Turn on the faucet, fill your cup, and drink. It’s an implicit process in our culture, and its ease is often underappreciated.
In the late 1800s in Cincinnati, the luxury of clean water wasn’t a norm like it is today. The Greater Cincinnati Water Works worked to finance and install an efficient means of pumping water to support the city’s bustling growth throughout the century, but what was delivered was raw river water. Little attention was paid to water contaminants and risks posed by drinking it until the mid-1800s. In 1853, the City of Cincinnati passed an ordinance in an effort to clean water supplies that banned hogs from swimming across the river and ordered people not bathe in the river within 500 feet of water intakes.
Typhoid cases and deaths at this time were on the rise, and in confluence with the city’s proliferating population and economic growth, the need for safe water rose to the top of the agenda.
In 1896, an ambitious plan to build a cutting-edge water pumping and treatment facility that would solve Cincinnati’s drinking-water dilemma was approved. Then commenced a search for a company to design and install four triple-expansion engines, each with a pump capacity of 30 million gallons a day.
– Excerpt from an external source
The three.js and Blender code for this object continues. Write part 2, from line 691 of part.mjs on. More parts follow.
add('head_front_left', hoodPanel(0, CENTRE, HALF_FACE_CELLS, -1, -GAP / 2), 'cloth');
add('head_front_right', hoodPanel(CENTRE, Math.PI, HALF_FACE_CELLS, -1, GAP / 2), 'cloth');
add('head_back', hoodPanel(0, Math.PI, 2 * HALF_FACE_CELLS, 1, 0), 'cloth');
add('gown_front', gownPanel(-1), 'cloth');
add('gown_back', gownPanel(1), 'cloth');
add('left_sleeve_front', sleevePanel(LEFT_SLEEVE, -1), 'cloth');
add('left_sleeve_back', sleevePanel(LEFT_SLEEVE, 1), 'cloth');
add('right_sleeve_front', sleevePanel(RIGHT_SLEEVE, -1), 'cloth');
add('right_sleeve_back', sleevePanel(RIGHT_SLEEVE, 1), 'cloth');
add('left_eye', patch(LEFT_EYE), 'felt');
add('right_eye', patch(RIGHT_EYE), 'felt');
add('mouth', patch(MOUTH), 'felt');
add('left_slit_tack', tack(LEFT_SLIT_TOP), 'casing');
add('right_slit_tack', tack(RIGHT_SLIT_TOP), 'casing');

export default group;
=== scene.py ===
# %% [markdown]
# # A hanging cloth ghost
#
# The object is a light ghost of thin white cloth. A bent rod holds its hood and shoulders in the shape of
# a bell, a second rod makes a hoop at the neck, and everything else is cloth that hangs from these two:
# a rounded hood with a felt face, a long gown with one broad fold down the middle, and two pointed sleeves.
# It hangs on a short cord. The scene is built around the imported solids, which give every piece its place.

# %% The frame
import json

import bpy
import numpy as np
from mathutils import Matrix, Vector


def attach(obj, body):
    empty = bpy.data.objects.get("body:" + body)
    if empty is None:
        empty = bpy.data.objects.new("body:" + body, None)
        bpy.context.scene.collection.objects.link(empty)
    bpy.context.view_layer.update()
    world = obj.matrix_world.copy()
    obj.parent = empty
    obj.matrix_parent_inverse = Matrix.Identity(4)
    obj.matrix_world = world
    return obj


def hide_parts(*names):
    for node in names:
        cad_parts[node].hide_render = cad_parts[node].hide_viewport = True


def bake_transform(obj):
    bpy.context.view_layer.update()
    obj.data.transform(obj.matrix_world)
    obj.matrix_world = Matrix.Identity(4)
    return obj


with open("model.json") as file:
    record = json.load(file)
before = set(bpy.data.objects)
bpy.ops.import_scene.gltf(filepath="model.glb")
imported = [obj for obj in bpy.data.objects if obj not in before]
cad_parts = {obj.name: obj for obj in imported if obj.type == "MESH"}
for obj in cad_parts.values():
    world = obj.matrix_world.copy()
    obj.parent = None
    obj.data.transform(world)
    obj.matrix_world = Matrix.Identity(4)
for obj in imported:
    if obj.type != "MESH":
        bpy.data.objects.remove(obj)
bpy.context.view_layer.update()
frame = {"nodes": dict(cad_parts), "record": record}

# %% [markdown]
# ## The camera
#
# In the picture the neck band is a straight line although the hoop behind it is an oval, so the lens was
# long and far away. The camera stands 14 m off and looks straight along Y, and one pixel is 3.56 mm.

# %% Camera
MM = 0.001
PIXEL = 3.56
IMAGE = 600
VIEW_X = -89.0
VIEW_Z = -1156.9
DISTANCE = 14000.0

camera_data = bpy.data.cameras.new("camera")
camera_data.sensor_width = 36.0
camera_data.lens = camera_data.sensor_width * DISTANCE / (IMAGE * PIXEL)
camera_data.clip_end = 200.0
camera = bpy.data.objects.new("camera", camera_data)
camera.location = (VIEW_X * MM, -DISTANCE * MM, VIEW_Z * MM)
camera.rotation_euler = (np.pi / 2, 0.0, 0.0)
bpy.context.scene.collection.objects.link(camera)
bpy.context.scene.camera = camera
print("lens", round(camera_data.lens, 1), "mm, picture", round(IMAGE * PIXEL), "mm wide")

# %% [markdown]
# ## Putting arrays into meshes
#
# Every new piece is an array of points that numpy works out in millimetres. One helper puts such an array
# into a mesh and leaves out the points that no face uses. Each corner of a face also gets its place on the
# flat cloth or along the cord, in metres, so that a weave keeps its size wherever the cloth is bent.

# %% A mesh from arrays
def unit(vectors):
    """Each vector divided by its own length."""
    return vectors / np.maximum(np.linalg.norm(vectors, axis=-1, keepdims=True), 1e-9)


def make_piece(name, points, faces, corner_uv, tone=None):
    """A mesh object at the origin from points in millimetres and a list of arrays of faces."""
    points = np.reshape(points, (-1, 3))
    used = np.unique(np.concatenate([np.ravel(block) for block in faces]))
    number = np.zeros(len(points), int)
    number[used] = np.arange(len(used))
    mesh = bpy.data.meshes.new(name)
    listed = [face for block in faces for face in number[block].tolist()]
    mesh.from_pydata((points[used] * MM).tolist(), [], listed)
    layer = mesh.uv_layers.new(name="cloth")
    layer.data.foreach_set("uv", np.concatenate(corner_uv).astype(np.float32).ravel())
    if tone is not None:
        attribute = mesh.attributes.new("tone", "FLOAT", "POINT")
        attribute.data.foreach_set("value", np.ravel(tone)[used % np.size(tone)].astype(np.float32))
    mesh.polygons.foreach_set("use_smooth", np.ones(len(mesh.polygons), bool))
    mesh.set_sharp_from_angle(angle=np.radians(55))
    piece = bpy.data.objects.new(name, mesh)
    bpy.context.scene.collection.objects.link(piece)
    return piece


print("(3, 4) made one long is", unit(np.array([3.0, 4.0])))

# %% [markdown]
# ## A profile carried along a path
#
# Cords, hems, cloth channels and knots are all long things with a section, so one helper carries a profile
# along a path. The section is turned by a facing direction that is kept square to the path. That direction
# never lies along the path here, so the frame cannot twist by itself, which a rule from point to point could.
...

What was spectacular about these engines were their monstrous size—104 feet—and the installation of a rapid sand filtration facility that would make sanitized water the standard in Cincinnati.
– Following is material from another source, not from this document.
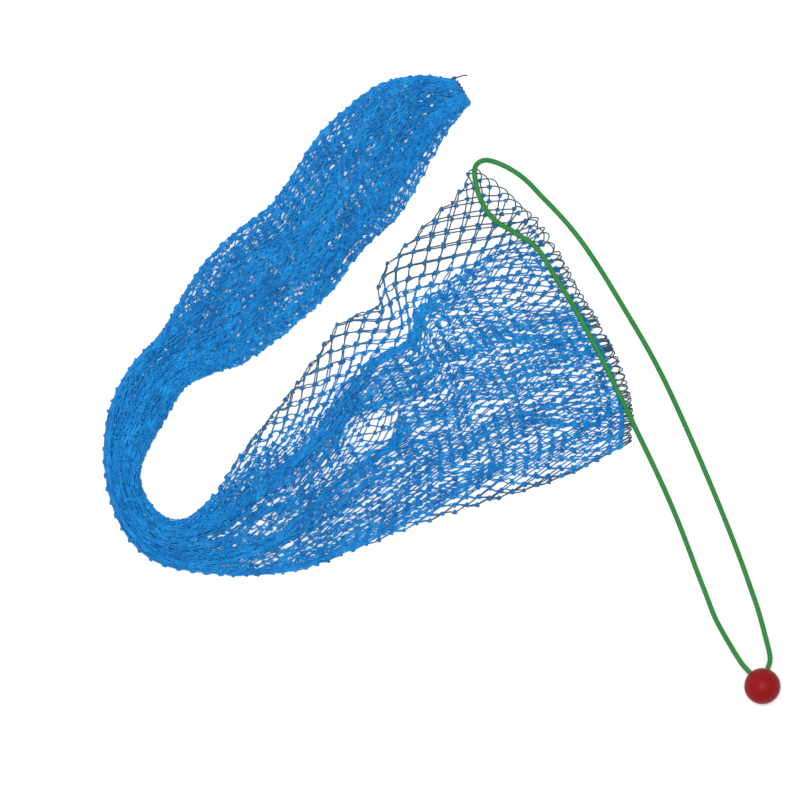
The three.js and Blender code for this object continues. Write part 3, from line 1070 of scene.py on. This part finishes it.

An active pumping station still operates amid these remarkable triple expansion engines, representing the past and present of the mammoth but essential tasks that dwell in the background of many lives but are the forefront for a heroic few. Lee Hite toured the facility by request with an engineers club about 12 years ago. Riveted by the site’s engineering prowess and impact, he was inspired to present the feat of engineering as a museum.
“It was never secret or hidden…It was just nobody knew about it,” says Hite.
Hite was granted access to GCWW archives to research the site’s history and develop media, which is the crux of the museum’s outreach today.
The cavernous and officious building burrows into a deep hole that attendees navigate by elevator or a network of catwalks and spiral staircases. Guided through the entire height of the engines, boiler room and engineering room, the museum is an up-close peek at a complex and community-changing operation. “The interest is: how in the world could they build that thing…You’re looking literally at technology of turn of the century,” says Hite.
The towering height of the engines was necessitated by the stubborn dynamics of the Ohio River. Prior to navigation dams that ensure a consistent minimum water level for river travel, the Ohio River’s water levels oscillated seasonally from as high as 75 feet to below two feet.
After exploring bids from a number of manufacturers, GCWW settled on the local Lane & Bodley Co., which was renowned for its quality workmanship but was eventually overcome by the challenge of this task. The company stagnated on the project and after two years, the City of Cincinnati tried to cancel the contract, spiraling into a lawsuit that eventually saw the matter in front of the Ohio Supreme Court and returned some of the city’s money back to its pockets.
In 1901, the search for a contractor was reinitiated by GCWW, who opted for New Jersey-based Camden Iron Works.
The base of the engines would rest six feet beneath the floor of the river to allow water to feed into the pump by gravity during episodes of low water and avoid cavitations in the pumps that would over-rev the engine. The engines extended 104 feet tall to keep the steam cylinders dry in events of floods and high-river level. Meeting these criteria made for an industrious requisite of grueling ingenuity and labor that is stunning to conceive when navigating the facility.
The Old River Station facility was fully operating by August 1907 and had a cascading effect on the burgeoning city. Typhoid cases dropped dramatically. The possibility of using sanitary water unleashed population and economic growth.
The triple steam engines ran until 1963. On every first Saturday of the month, Triple Steam Cincinnati shuts off its active pumps and hosts free tours for the public. “You go home tonight, you draw a glass of water–it’s out of sight, out of mind. We don’t think about it. But when they start to see the massive amount of operation it takes to push water to the city of Cincinnati. People gain a whole new appreciation for a utility,” says Hite.